A GANG is believed to have a targeted a £325,000 diamond necklace in an armed raid described as Scotland's biggest jewel heist.

A second car used by the gang, which stole more than £1 million of jewellery in an armed raid, has now also been recovered by police.

Three men threatened staff with a machete and an axe and smashed open display cases at the Hamilton and Inches store in George Street, Edinburgh, last month.

More than £800,000 of jewellery was stolen from the window displays alone, with a £325,000 Chatila necklace the most expensive item taken during the raid on Friday June 6.

A full inventory of what was stolen is still being drawn up, but Chatila earrings worth £95,000, eight Patek Philippe watches ranging from £22,000 to £66,000 and diamond rings worth £61,000 were also taken by the gang.

The raiders, who wore dark clothing, made their escape in a white BMW car driven by a fourth man, which was later found abandoned in Gloucester Lane. Police have now recovered a second car that was later used by the gang.

Officers believe at least four people would have been travelling in the dark blue Honda CRV, which is thought to have been driven north along Gloucester Street on to Kerr Street, then through Stockbridge towards Raeburn Place. It was recovered abandoned in a car park at East Pilton Farm Rigg in Edinburgh.

Police are appealing for anyone who saw the car, thought to be a 2007 model, on the day of the robbery to contact them.

Detective Inspector Carol Craig said: "The response we have had from members of the public to this very serious incident has been terrific so far.

"But those responsible have still to be identified and we hope that the recovery of the dark blue Honda CRV could prove crucial. We are appealing for anyone who may have seen the vehicle being driven in Stockbridge around the time of the robbery or being dumped at East Pilton Farm Rigg to come forward.

"This was clearly a very high-value robbery and the items involved very precious pieces of jewellery. It was also a frightening experience for the staff at the shop and we are working hard to establish exactly what happened."

Witnesses told how the masked gang carrying an axe, a machete and a hammer pushed through tourists and shoppers before smashing into the displays. The raid was over in a few minutes and no-one was injured.
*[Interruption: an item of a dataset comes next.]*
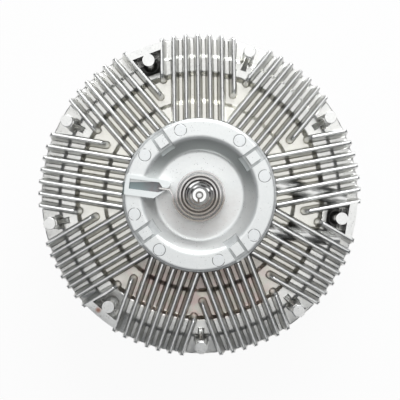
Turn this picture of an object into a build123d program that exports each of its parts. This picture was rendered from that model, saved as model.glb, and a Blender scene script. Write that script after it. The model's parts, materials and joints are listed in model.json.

One eyewitness said the ­incident was like a scene from the TV crime series Taggart.

A police source said it was ­possible the raiders had some "specialist knowledge" because of the way the bladed weapons were used.

Police Scotland were at the incident within minutes and armed response units were deployed in the search for the gang.

Robert Kirk Inches and his uncle James Hamilton opened their first premises at 90A Princes Street in Edinburgh, under the name Hamilton and Inches, on November 10 1866.